RECORD LIST
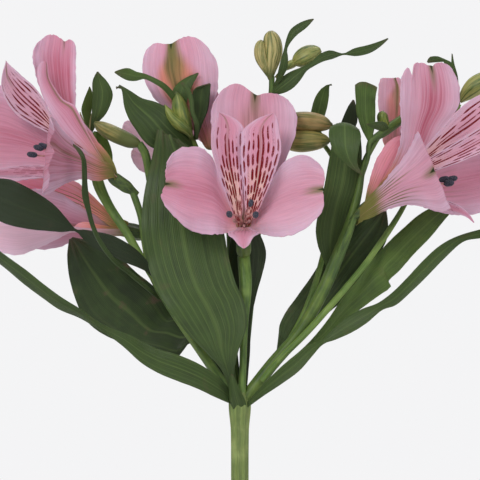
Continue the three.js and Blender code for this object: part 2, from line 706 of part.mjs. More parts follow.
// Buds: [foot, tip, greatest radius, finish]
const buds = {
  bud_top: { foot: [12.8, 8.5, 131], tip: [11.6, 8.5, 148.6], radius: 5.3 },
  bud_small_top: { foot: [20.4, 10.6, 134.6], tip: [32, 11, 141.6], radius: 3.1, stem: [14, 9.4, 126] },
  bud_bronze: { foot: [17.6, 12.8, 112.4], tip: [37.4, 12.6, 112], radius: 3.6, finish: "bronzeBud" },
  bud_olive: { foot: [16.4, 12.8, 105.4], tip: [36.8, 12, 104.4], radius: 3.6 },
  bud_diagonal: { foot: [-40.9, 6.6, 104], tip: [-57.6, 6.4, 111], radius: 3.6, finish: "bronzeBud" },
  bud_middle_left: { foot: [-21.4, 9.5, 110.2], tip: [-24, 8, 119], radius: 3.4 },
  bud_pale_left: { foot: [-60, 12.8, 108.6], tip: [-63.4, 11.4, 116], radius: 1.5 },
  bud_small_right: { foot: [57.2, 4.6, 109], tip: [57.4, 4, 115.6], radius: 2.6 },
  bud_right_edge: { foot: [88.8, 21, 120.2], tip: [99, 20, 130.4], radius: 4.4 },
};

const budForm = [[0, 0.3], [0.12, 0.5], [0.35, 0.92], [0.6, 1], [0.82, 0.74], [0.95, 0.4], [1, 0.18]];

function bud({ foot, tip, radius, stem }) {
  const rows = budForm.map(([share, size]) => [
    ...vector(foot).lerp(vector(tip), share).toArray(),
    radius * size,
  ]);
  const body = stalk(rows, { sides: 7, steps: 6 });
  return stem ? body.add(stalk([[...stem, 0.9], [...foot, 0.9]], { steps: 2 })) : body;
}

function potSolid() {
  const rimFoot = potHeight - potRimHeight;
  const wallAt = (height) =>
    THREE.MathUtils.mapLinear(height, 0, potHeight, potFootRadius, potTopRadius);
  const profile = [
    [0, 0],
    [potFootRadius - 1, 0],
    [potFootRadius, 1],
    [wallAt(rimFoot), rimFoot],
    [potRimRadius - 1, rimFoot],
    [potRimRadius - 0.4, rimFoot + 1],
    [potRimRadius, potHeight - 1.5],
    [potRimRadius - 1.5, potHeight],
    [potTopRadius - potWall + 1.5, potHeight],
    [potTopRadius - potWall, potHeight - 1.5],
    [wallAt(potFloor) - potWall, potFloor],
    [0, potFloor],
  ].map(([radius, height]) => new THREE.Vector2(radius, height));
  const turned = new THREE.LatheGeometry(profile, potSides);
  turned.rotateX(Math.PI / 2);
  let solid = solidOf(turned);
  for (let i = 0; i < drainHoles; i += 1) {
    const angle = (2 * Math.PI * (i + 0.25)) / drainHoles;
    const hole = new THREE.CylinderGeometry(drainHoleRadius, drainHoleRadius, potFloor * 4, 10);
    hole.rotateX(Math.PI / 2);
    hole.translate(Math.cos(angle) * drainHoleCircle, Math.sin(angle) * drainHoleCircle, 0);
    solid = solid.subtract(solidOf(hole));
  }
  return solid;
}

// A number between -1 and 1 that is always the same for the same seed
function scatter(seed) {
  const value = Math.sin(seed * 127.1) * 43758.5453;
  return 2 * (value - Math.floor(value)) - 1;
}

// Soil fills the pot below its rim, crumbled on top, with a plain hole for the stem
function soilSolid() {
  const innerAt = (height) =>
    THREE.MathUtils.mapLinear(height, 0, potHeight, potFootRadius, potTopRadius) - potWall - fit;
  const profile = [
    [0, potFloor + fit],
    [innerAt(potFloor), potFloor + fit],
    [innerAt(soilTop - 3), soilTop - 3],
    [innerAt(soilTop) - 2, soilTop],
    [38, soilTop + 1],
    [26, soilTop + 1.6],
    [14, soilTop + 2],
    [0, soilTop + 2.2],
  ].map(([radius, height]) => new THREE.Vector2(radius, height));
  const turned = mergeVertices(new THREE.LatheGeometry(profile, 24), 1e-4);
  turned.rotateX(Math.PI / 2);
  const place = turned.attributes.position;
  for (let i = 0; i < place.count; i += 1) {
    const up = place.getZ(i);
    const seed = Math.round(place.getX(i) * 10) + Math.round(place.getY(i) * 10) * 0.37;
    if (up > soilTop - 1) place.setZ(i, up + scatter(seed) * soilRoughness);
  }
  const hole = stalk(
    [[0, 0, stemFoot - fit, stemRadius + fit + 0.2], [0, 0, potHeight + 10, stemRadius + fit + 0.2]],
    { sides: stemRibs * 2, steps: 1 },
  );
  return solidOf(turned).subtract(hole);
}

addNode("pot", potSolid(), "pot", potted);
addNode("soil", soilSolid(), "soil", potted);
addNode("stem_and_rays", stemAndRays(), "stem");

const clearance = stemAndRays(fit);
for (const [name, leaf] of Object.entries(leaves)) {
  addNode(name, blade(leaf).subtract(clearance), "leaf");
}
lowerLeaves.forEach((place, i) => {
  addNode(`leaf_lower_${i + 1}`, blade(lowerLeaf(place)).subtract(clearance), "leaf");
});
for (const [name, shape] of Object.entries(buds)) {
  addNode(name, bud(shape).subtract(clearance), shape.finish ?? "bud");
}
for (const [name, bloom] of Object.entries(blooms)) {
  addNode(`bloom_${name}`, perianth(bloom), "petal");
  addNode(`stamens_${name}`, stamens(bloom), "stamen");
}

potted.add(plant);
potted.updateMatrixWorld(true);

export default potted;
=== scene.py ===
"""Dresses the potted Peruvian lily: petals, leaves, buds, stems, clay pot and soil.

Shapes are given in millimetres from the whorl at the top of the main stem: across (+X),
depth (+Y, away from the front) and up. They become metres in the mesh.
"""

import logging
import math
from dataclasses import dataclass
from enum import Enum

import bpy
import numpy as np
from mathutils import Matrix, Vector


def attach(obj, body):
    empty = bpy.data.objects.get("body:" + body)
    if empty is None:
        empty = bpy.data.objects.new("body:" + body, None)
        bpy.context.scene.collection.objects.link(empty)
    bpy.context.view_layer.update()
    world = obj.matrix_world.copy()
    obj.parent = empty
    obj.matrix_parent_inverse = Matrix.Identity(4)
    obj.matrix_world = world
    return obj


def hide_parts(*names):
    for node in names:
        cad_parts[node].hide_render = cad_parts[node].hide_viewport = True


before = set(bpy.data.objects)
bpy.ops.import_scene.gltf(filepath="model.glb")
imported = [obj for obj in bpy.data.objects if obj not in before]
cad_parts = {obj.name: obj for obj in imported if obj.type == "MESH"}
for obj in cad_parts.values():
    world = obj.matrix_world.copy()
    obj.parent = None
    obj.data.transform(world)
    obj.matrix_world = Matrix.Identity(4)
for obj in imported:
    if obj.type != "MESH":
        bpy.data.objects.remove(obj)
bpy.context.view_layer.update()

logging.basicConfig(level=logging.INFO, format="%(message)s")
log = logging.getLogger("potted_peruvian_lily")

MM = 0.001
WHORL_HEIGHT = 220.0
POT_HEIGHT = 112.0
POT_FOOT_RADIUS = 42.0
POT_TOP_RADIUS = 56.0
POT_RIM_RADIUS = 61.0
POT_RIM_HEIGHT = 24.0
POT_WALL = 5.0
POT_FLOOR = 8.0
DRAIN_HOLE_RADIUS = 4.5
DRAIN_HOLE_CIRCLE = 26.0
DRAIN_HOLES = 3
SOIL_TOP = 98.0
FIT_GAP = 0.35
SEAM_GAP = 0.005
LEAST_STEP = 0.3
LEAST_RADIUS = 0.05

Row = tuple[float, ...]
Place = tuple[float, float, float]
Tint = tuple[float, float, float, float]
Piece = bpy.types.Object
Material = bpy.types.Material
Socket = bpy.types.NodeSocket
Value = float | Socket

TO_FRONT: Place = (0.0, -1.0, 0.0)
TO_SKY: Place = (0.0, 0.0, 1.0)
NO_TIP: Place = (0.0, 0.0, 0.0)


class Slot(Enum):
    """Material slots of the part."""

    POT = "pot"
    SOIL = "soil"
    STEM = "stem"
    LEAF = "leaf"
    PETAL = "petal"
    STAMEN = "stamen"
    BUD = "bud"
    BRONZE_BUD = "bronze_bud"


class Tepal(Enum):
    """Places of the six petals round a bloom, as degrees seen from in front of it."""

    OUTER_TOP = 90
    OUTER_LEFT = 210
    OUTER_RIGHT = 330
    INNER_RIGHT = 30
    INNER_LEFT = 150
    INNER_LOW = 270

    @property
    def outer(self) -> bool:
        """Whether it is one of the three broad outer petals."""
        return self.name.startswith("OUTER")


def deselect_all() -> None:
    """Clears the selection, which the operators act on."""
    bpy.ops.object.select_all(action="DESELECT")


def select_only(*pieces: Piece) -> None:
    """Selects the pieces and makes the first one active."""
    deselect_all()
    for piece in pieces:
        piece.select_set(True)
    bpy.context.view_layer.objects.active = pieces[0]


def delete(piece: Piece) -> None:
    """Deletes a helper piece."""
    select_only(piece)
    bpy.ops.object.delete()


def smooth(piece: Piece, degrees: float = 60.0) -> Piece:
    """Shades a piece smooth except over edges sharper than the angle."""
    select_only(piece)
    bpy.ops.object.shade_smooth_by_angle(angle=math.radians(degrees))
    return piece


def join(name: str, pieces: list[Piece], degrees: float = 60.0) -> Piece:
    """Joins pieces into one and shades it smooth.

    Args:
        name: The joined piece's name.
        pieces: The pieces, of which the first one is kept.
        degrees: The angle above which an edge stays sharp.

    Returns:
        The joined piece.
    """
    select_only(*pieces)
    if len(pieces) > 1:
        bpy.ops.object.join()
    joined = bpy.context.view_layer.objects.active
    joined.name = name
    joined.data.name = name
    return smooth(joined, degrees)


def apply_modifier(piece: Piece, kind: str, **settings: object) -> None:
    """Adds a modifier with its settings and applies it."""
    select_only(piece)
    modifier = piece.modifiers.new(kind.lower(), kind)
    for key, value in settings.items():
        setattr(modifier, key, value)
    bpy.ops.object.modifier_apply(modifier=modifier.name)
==
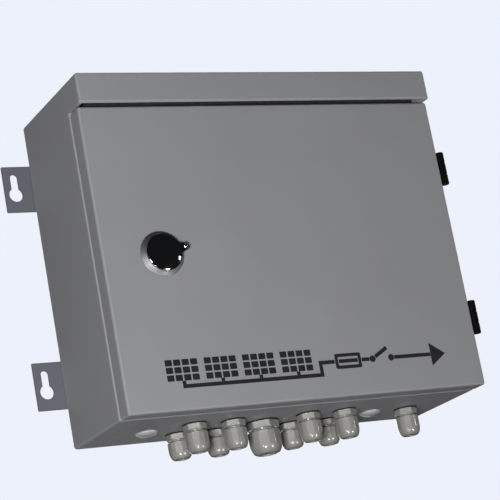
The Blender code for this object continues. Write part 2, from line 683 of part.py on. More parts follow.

BRIEF
Begin at the line that has "for (const [name, bloom]" in the entries above; stop after the line that has "bpy.data.objects.remove(obj)". Transcribe exactly those lines and no others.

COMPLETE RESPONSE
for (const [name, bloom] of Object.entries(blooms)) {
  addNode(`bloom_${name}`, perianth(bloom), "petal");
  addNode(`stamens_${name}`, stamens(bloom), "stamen");
}

potted.add(plant);
potted.updateMatrixWorld(true);

export default potted;
=== scene.py ===
"""Dresses the potted Peruvian lily: petals, leaves, buds, stems, clay pot and soil.

Shapes are given in millimetres from the whorl at the top of the main stem: across (+X),
depth (+Y, away from the front) and up. They become metres in the mesh.
"""

import logging
import math
from dataclasses import dataclass
from enum import Enum

import bpy
import numpy as np
from mathutils import Matrix, Vector


def attach(obj, body):
    empty = bpy.data.objects.get("body:" + body)
    if empty is None:
        empty = bpy.data.objects.new("body:" + body, None)
        bpy.context.scene.collection.objects.link(empty)
    bpy.context.view_layer.update()
    world = obj.matrix_world.copy()
    obj.parent = empty
    obj.matrix_parent_inverse = Matrix.Identity(4)
    obj.matrix_world = world
    return obj


def hide_parts(*names):
    for node in names:
        cad_parts[node].hide_render = cad_parts[node].hide_viewport = True


before = set(bpy.data.objects)
bpy.ops.import_scene.gltf(filepath="model.glb")
imported = [obj for obj in bpy.data.objects if obj not in before]
cad_parts = {obj.name: obj for obj in imported if obj.type == "MESH"}
for obj in cad_parts.values():
    world = obj.matrix_world.copy()
    obj.parent = None
    obj.data.transform(world)
    obj.matrix_world = Matrix.Identity(4)
for obj in imported:
    if obj.type != "MESH":
        bpy.data.objects.remove(obj)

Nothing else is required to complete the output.